Short problem >>
Copy the first line of the material below and every later line through the line containing "return MM *", without any other output.

Start Data excerpt

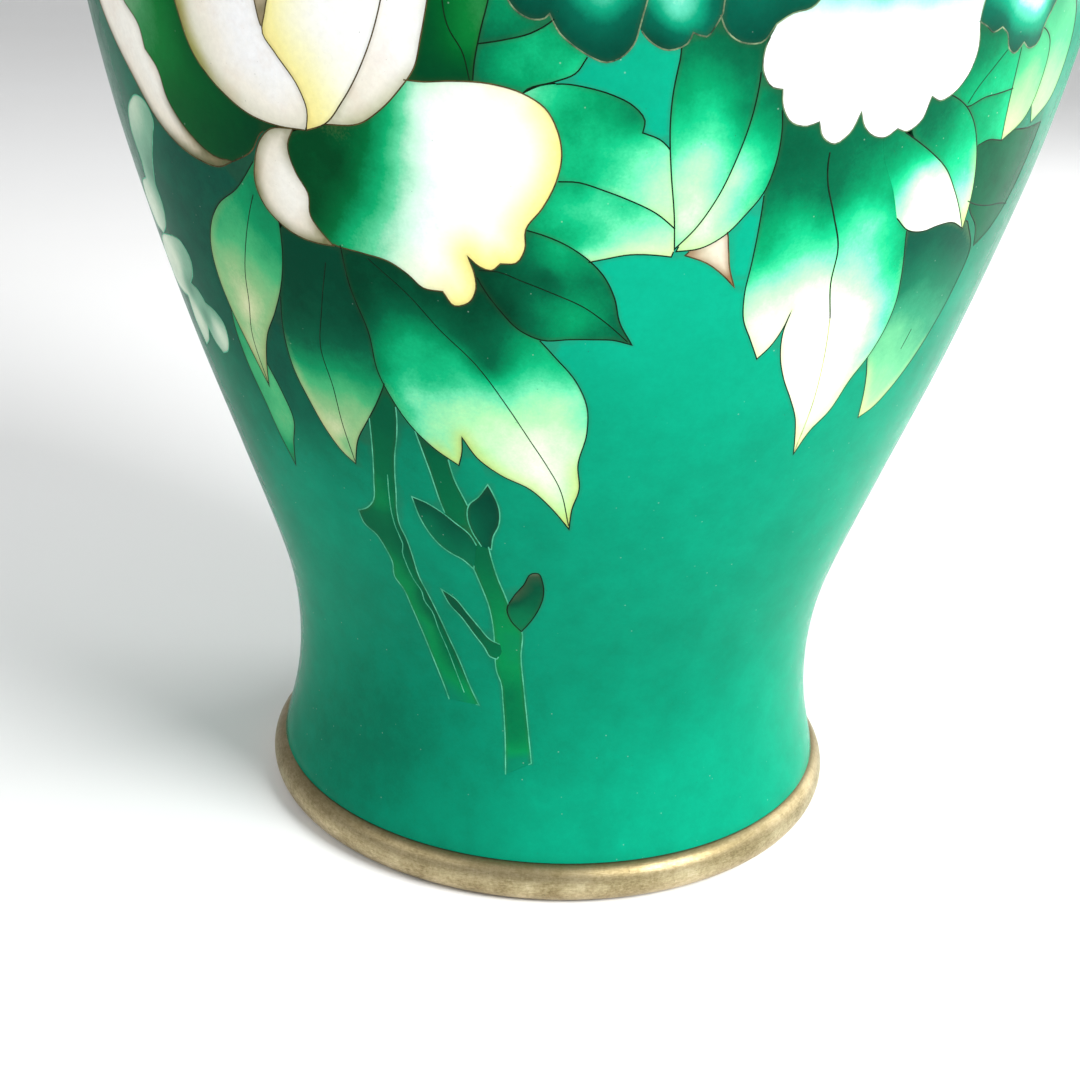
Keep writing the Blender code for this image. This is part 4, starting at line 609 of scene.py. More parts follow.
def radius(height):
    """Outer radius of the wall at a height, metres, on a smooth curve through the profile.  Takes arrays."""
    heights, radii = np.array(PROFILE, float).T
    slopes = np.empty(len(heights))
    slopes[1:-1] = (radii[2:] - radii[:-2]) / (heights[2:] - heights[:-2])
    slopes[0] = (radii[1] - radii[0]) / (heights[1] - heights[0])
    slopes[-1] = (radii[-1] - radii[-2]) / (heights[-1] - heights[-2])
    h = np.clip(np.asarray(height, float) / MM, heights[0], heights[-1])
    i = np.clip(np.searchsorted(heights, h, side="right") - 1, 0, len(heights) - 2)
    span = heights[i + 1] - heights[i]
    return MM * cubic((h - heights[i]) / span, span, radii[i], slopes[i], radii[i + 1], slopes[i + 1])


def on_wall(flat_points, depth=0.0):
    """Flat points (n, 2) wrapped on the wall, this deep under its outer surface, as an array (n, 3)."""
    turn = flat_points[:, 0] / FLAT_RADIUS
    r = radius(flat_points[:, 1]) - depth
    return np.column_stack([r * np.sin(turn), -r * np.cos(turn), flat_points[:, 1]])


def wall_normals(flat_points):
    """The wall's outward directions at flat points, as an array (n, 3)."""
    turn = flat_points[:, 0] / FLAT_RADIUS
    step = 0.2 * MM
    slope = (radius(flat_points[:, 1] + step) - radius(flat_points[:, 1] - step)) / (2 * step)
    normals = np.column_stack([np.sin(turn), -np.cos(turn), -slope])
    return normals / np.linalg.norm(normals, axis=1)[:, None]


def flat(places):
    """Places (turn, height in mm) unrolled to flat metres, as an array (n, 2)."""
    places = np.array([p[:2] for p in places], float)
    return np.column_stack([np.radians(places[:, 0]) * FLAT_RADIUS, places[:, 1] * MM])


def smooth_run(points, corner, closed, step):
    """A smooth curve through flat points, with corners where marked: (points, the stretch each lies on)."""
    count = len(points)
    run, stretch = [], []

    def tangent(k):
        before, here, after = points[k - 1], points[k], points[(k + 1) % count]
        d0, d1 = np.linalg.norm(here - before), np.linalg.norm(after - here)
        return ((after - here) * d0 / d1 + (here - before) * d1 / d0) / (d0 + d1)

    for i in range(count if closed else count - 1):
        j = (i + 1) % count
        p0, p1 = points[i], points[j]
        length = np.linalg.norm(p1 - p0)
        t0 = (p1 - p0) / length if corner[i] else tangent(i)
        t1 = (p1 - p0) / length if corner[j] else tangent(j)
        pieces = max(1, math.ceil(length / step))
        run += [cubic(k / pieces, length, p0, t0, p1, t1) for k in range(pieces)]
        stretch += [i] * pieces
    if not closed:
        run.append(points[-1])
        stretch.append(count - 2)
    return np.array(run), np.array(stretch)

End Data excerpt

Correct output >>
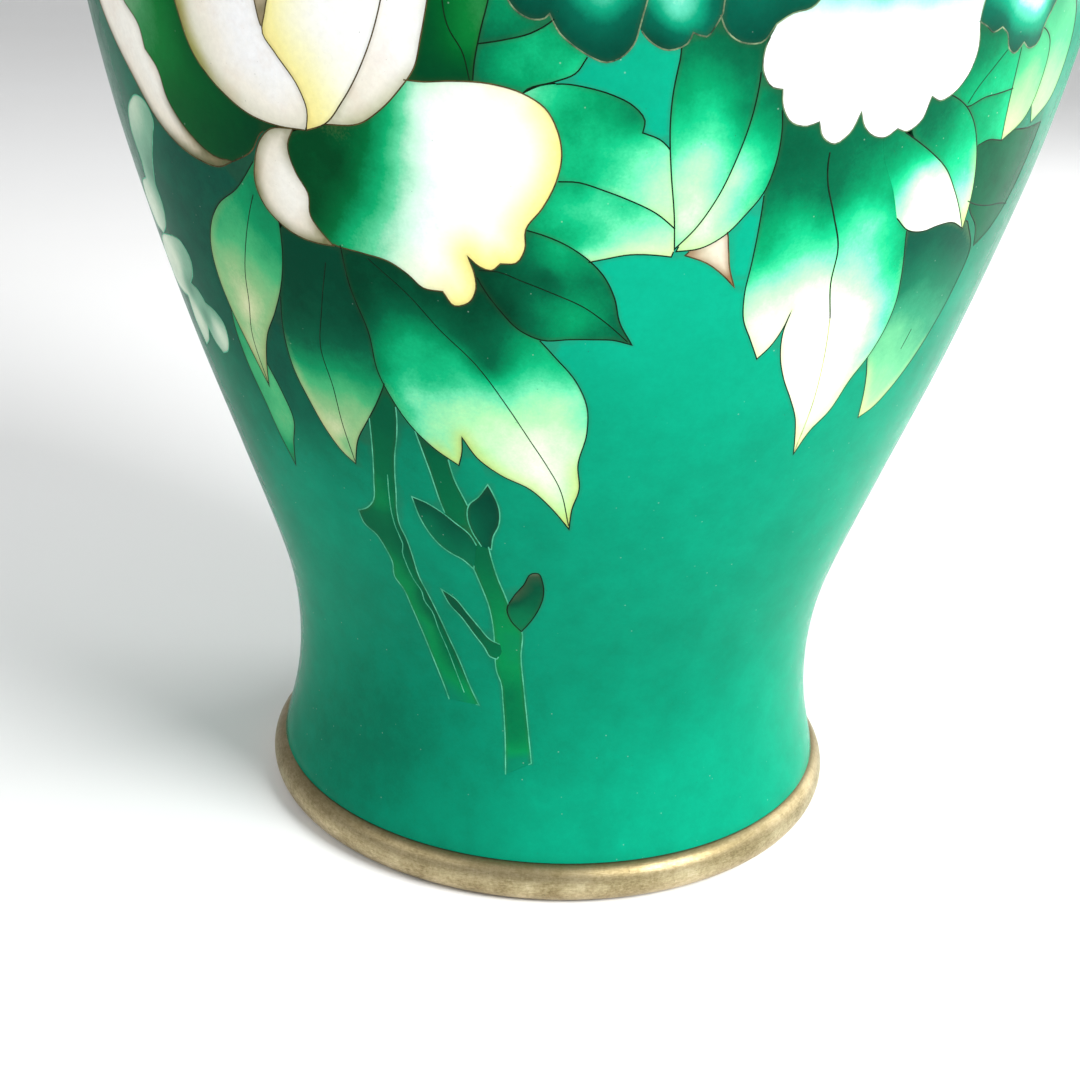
Keep writing the Blender code for this image. This is part 4, starting at line 609 of scene.py. More parts follow.
def radius(height):
    """Outer radius of the wall at a height, metres, on a smooth curve through the profile.  Takes arrays."""
    heights, radii = np.array(PROFILE, float).T
    slopes = np.empty(len(heights))
    slopes[1:-1] = (radii[2:] - radii[:-2]) / (heights[2:] - heights[:-2])
    slopes[0] = (radii[1] - radii[0]) / (heights[1] - heights[0])
    slopes[-1] = (radii[-1] - radii[-2]) / (heights[-1] - heights[-2])
    h = np.clip(np.asarray(height, float) / MM, heights[0], heights[-1])
    i = np.clip(np.searchsorted(heights, h, side="right") - 1, 0, len(heights) - 2)
    span = heights[i + 1] - heights[i]
    return MM * cubic((h - heights[i]) / span, span, radii[i], slopes[i], radii[i + 1], slopes[i + 1])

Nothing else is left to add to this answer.